◆ **WHAT NEEDS TO BE DONE**: Return exactly the listing's lines, from its first line to the line holding "# back and Z", ends included.

--- start DATASET SECTION ---

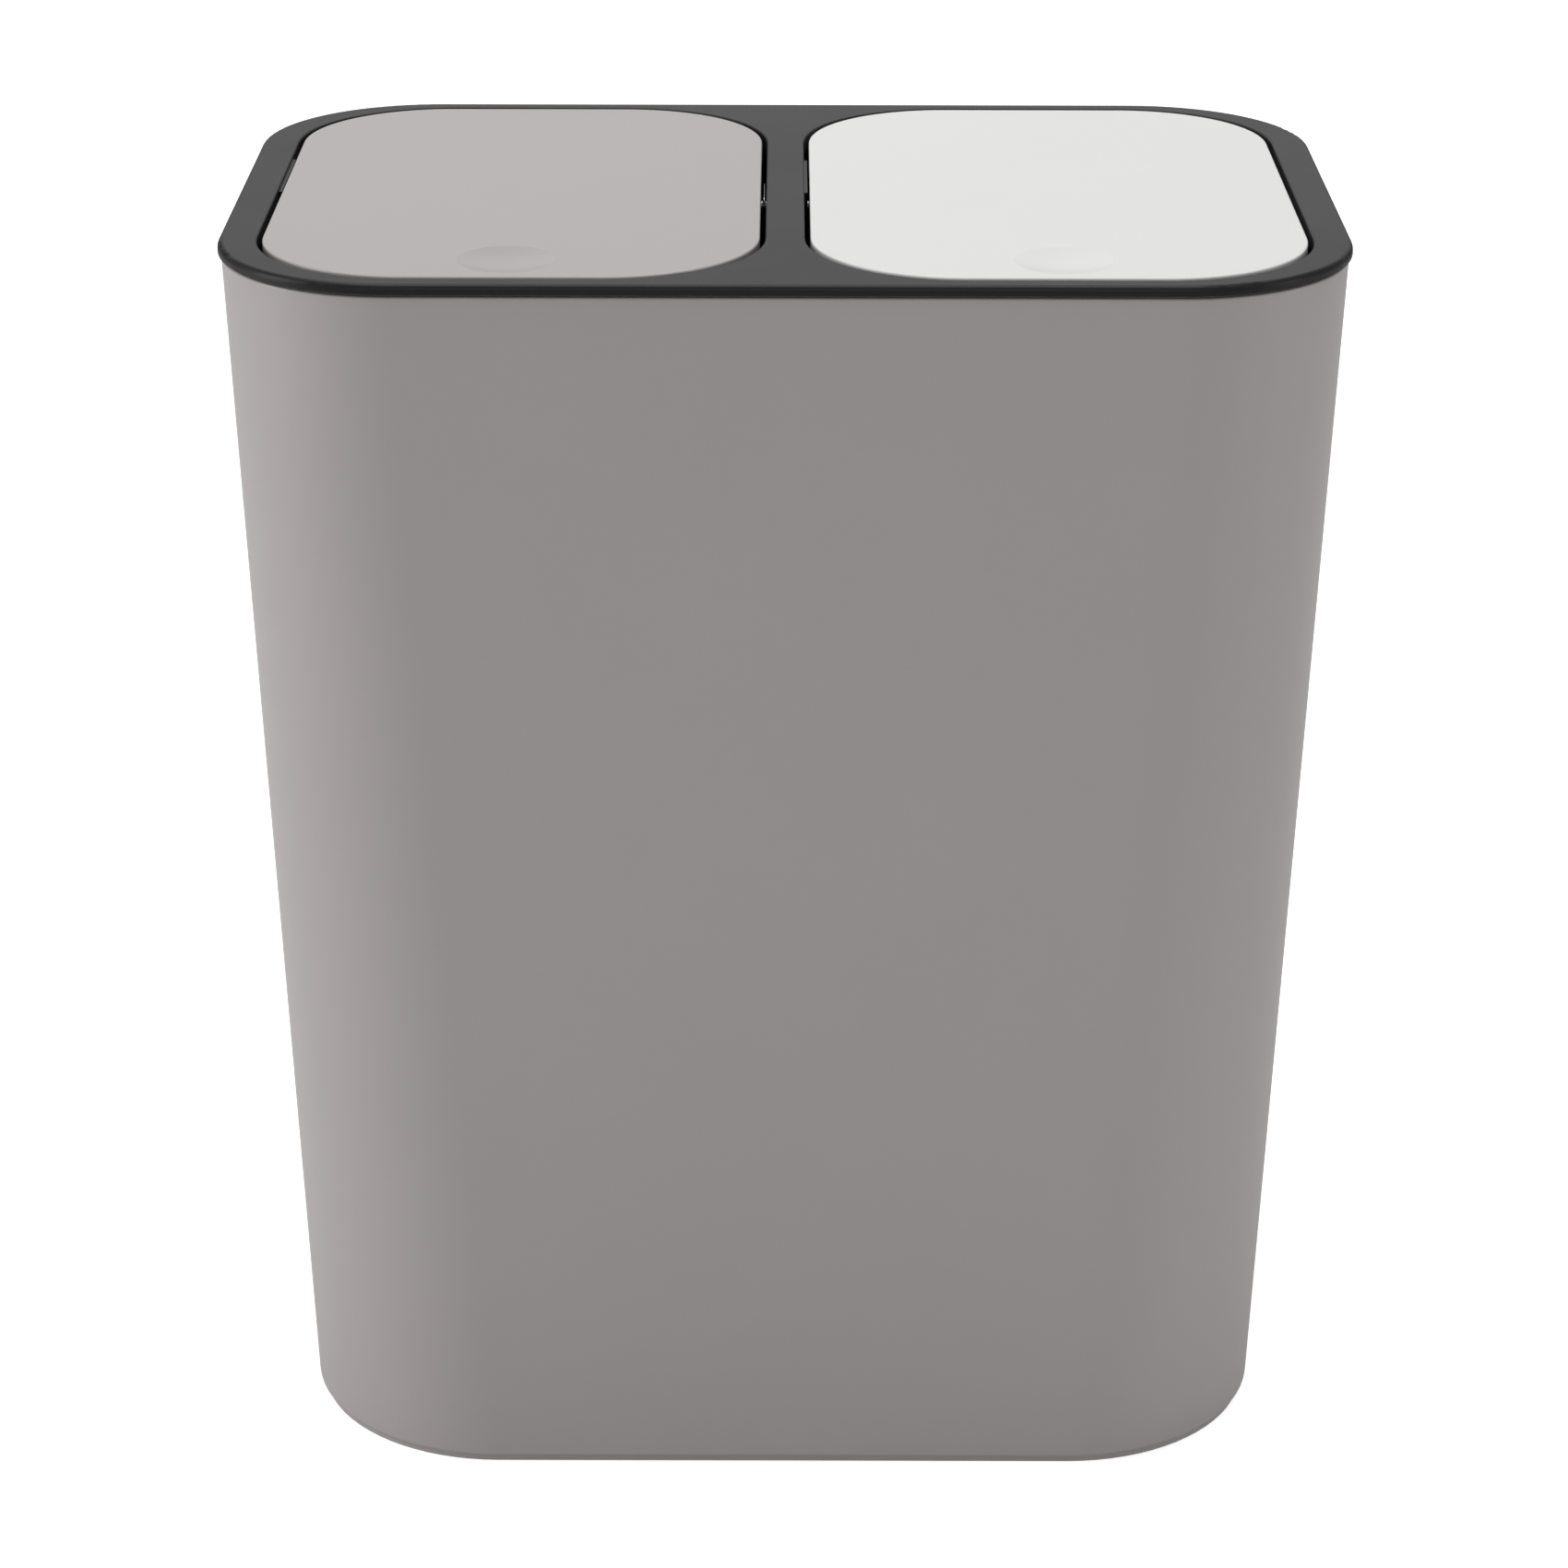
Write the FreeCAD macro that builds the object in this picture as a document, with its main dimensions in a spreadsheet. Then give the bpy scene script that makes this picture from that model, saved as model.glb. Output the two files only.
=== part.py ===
import FreeCAD, Part
import math
import os
import re
import Sketcher

# A floor-standing recycling bin with two compartments. X runs across the bin, Y from front to
# back and Z up. The origin is the middle of the base, on the floor. Sizes are in millimetres.

doc = FreeCAD.newDocument("RecyclingBin")

# ---------------------------------------------------------------------------------- sizes

SIZES = (
    # the whole bin
    ("frame_wide", "300", "across the lid frame"),
    ("frame_deep", "198", "front to back of the lid frame"),
    ("frame_corner", "48", "corner radius of the lid frame"),
    ("frame_top", "353", "top face of the lid frame above the floor"),
    ("base_wide", "277", "across the foot of the body"),
    ("base_deep", "178", "front to back of the foot of the body"),
    ("base_corner", "56.5", "corner radius of the foot of the body"),
    # the outer body
    ("body_wall", "2.4", "wall of the outer body"),
    ("body_floor", "2.4", "floor of the outer body"),
    ("body_reveal", "0.9", "the body stands this far inside the frame's edge"),
    ("body_step", "1.5", "the rim steps in by this much to make the shadow line"),
    ("shadow_gap", "0.9", "open height of the shadow line under the frame"),
    ("foot_high", "1.8", "height of the foot ring"),
    ("foot_inset", "1.5", "the foot ring stands in from the wall"),
    ("foot_thick", "3.2", "width of the foot ring"),
    ("base_edge_round", "1.6", "round at the bottom edge of the wall"),
    ("rim_edge_round", "0.6", "round on the body's lip"),
    # the lid frame
    ("strip_side", "10.4", "frame top beside an opening"),
    ("strip_front", "6.1", "frame top before and behind an opening"),
    ("strip_middle", "10.4", "frame top between the openings"),
    ("plate_thick", "2.2", "top plate of the frame"),
    ("skirt_high", "2.6", "outer edge of the frame"),
    ("skirt_thick", "1.6", "outer skirt of the frame"),
    ("frame_edge_round", "1.6", "round on the frame's outer top edge"),
    ("opening_edge_round", "0.6", "round on the edge of each opening"),
    ("plug_deep", "12", "the frame's locating wall reaches this far down"),
    ("plug_gap", "0.9", "play between locating wall and body"),
    ("plug_wall", "1.4", "locating wall"),
    ("throat_wall", "1.2", "wall round each opening"),
    ("seat_gap", "0.3", "air under a piece that rests on another"),
    # the lids
    ("lid_gap", "1.5", "between a lid and its opening"),
    ("lid_corner", "40", "corner radius of a lid"),
    ("lid_proud", "0.1", "the lids stand above the frame"),
    ("lid_thick", "2.4", "plate of a lid"),
    ("lid_flange_high", "5", "edge of a lid"),
    ("lid_flange_thick", "1.8", "wall of the lid's edge"),
    ("lid_edge_round", "0.5", "round on the lid's top edge"),
    ("dimple_wide", "26", "fingertip dimple"),
    ("dimple_deep", "1.3", "depth of the dimple"),
    ("dimple_back", "17", "dimple's centre behind the lid's front edge"),
    # the hinges
    ("hinge_from_rear", "75", "hinge line before the lid's rear edge"),
    ("hinge_below", "9.6", "hinge line under the lid's top"),
    ("pin_wide", "3", "hinge pin diameter"),
    ("pin_fit", "0.05", "radial play round a pin"),
    ("pin_bearing", "4.2", "length of pin inside the frame"),
    ("pin_end_play", "0.4", "bearing hole past the pin's end"),
    ("pin_head_wide", "5.6", "head diameter"),
    ("pin_head_thick", "1.4", "head thickness"),
    ("ear_thick", "4", "pivot ear under a lid"),
    ("ear_wide", "9", "pivot ear, front to back"),
    ("bearing_wide", "9", "bearing block in the frame, front to back"),
    ("collar_long", "36", "bearing collar in the left-hand gap, front to back"),
    ("collar_low", "3.8", "the collar reaches this far under the hinge line"),
    ("collar_drop", "1", "the collar's top under the frame's top"),
    ("collar_gap", "0.6", "collar to ear"),
    # the torsion springs
    ("coil_wire", "0.8", "spring wire"),
    ("coil_wide", "4.8", "mean diameter of the coil"),
    ("coil_pitch", "1.5", "advance of the coil for a turn"),
    ("coil_turns", "4", "turns before the rise of the free leg is taken off"),
    ("coil_rise", "15", "the free leg rises by this angle"),
    ("coil_fixed_leg", "14", "leg that lies against the frame"),
    ("coil_free_leg", "13", "leg under the lid"),
    ("coil_side_gap", "0.45", "coil to ear"),
    # the touch latches
    ("latch_back", "9", "latch centre behind the lid's front edge"),
    ("latch_press", "1.8", "the lid's press travel at the latch"),
    ("latch_rise", "3", "room over the slider for its rise when it lets go"),
    ("latch_gap", "0.6", "air over and under the moving pieces of the latch"),
    ("housing_wide", "22.4", "latch housing across"),
    ("housing_deep", "14", "latch housing front to back"),
    ("housing_high", "30", "latch housing height"),
    ("housing_side", "2.2", "side wall of the housing"),
    ("housing_front", "2", "front and back wall of the housing"),
    ("housing_floor", "2.5", "floor of the housing"),
    ("slide_fit", "0.3", "slider to housing"),
    ("slider_block", "9", "height of the slider's block"),
    ("arm_thick", "2", "arm of the slider"),
    ("claw_reach", "2", "claw past the arm's inner face"),
    ("claw_high", "3", "height of a claw"),
    ("striker_stem", "4", "striker stem across"),
    ("striker_head", "8", "striker head across"),
    ("striker_head_high", "4.2", "height of the striker's head"),
    ("striker_drop", "15.5", "striker below the lid's plate"),
    ("striker_deep", "5", "striker front to back"),
    ("striker_plate_wide", "20", "striker's plate across"),
    ("striker_plate_deep", "12", "striker's plate front to back"),
    ("striker_plate_thick", "1.6", "striker's plate"),
    ("socket_rib", "1.2", "rib round the striker's plate"),
    ("socket_fit", "0.1", "striker's plate to its ribs"),
    ("cheek_thick", "1.8", "cheek that holds the housing"),
    ("cheek_high", "11", "height of a cheek"),
    ("cheek_deep", "17", "a cheek stands this far out of the throat wall"),
    ("cheek_fit", "0.3", "cheek to housing"),
    ("latch_wire", "0.7", "wire of the latch spring"),
    ("latch_coil_wide", "4", "mean diameter of the latch spring"),
    ("latch_coil_forward", "1", "latch spring before the middle of the latch"),
    ("latch_coil_pitch", "1.6", "advance of the latch spring for a turn"),
    ("latch_coil_turns", "4", "turns of the latch spring"),
    ("spring_bore_play", "0.5", "latch spring to its bore in the slider"),
    ("cam_wire", "1.2", "cam pin diameter"),
    ("cam_groove_wide", "4.4", "groove in the slider's back"),
    ("cam_groove_deep", "1.8", "depth of that groove"),
    ("cam_pin_high", "9", "cam pin from end to end"),
    ("screw_wide", "2.5", "latch screw shank"),
    ("screw_head_wide", "4.6", "latch screw head"),
    ("screw_head_thick", "1.6", "latch screw head thickness"),
    ("screw_long", "3.8", "latch screw shank length"),
    ("screw_drop", "7", "latch screws below the housing's top"),
    # the liners and their handles
    ("liner_drop", "8.8", "liner rim below the frame's locating wall"),
    ("liner_gap", "1", "liner lip to body"),
    ("liner_base_gap", "1.2", "liner wall to body at the floor"),
    ("liner_lip", "1.2", "liner lip past its wall"),
    ("liner_lip_high", "4", "height of the lip"),
    ("liner_wall", "1.6", "wall of a liner"),
    ("liner_floor", "1.8", "floor of a liner"),
    ("liner_half_gap", "1.2", "liner lip to the middle of the bin"),
    ("liner_draft", "2.8", "lean of the inner wall from rim to floor"),
    ("liner_edge_round", "6", "round at a liner's floor"),
    ("handle_thick", "2", "handle strip, across"),
    ("handle_high", "3.6", "handle strip height"),
    ("handle_gap", "0.3", "handle to liner"),
    ("handle_eye", "5.2", "diameter of the handle's eye"),
    ("handle_pivot", "2.6", "pivot stub diameter"),
    ("handle_stud_wide", "3.6", "stud head diameter"),
    ("handle_stud_thick", "0.8", "stud head thickness"),
    ("tab_wide", "10", "tab for the handle, front to back"),
    ("tab_high", "4.6", "tab above the rim"),
)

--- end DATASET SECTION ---

◆ **RESULT FOR THIS EXERCISE**:
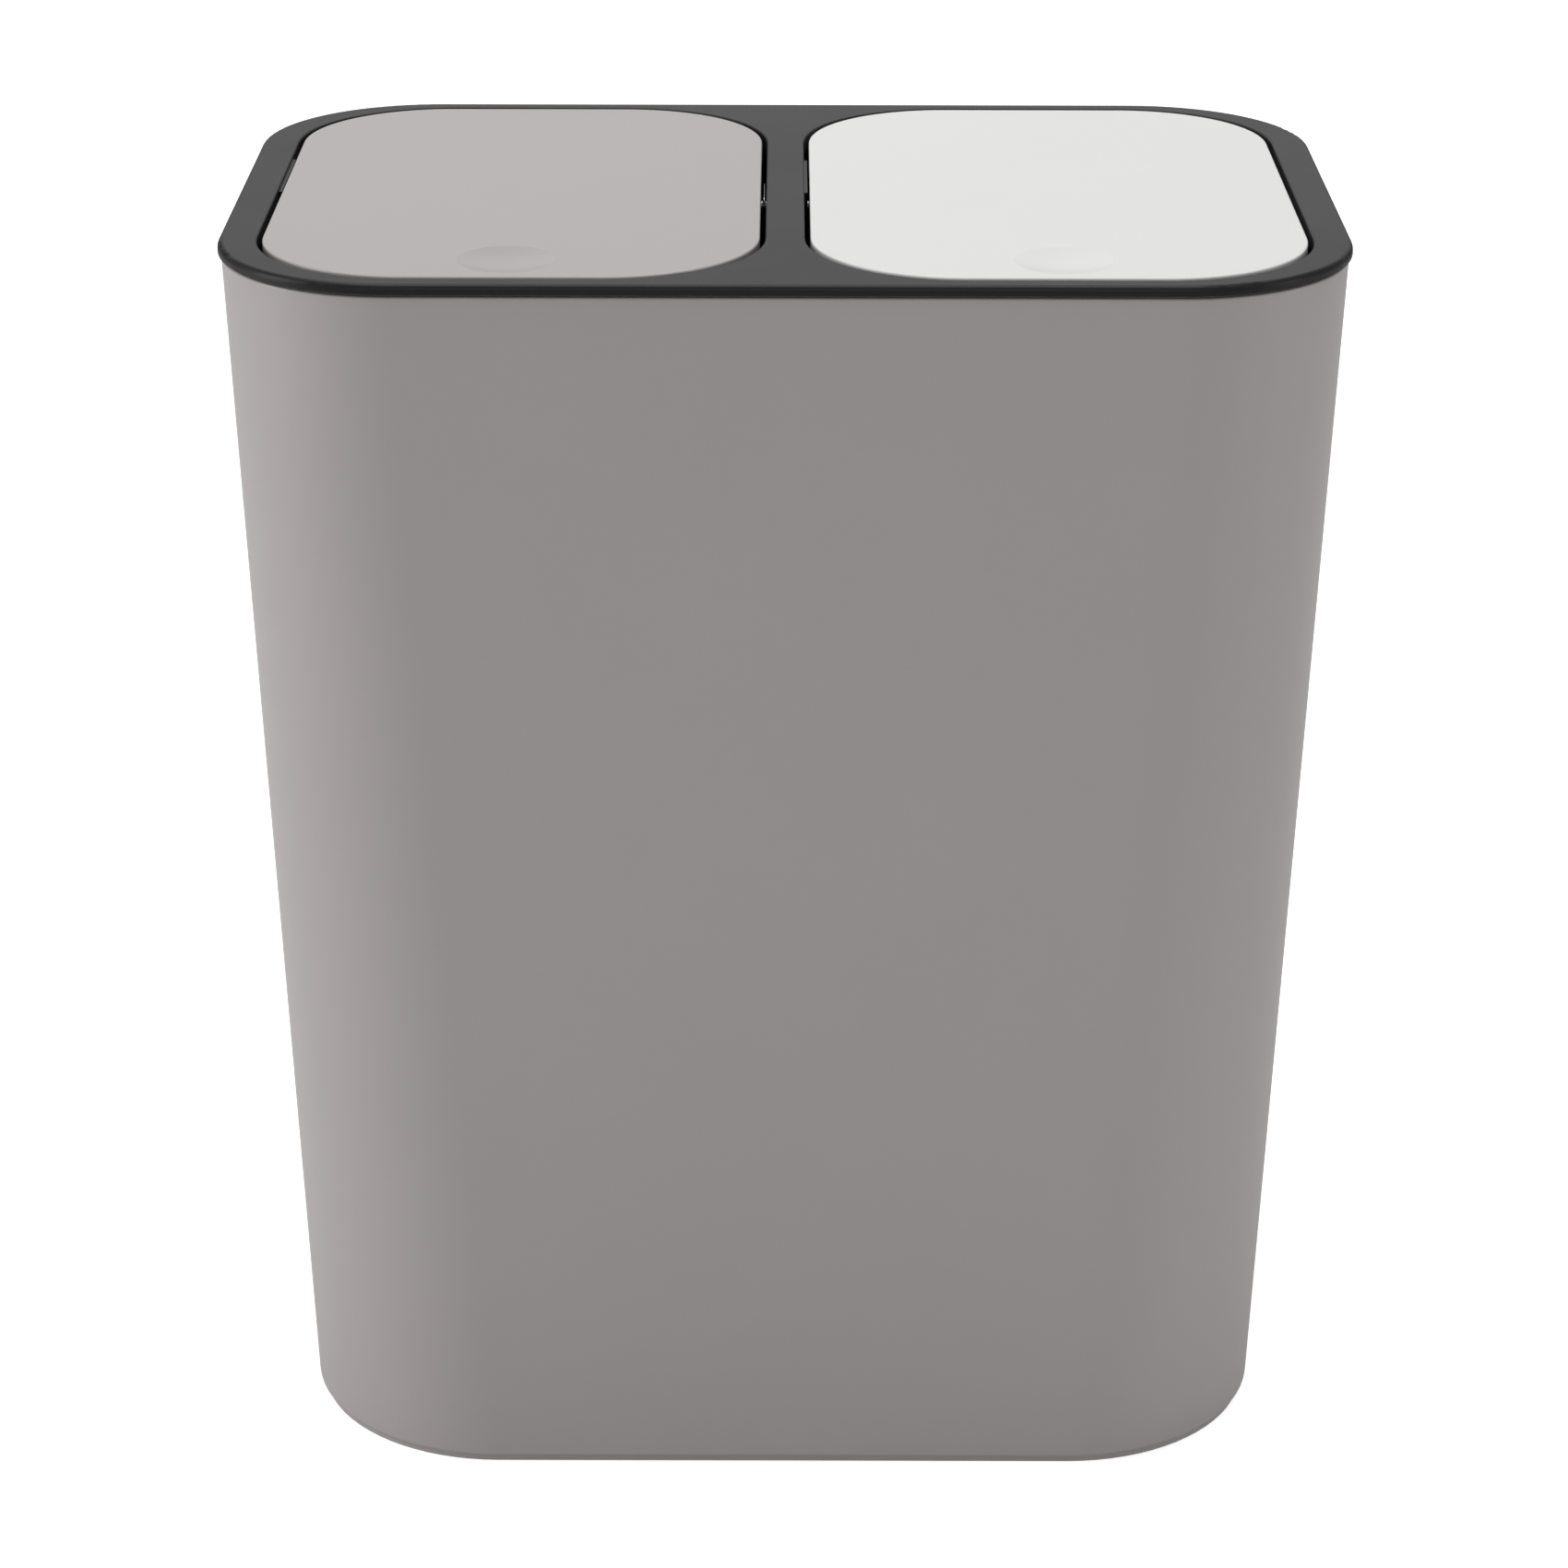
Write the FreeCAD macro that builds the object in this picture as a document, with its main dimensions in a spreadsheet. Then give the bpy scene script that makes this picture from that model, saved as model.glb. Output the two files only.
=== part.py ===
import FreeCAD, Part
import math
import os
import re
import Sketcher

# A floor-standing recycling bin with two compartments. X runs across the bin, Y from front to
# back and Z up. The origin is the middle of the base, on the floor. Sizes are in millimetres.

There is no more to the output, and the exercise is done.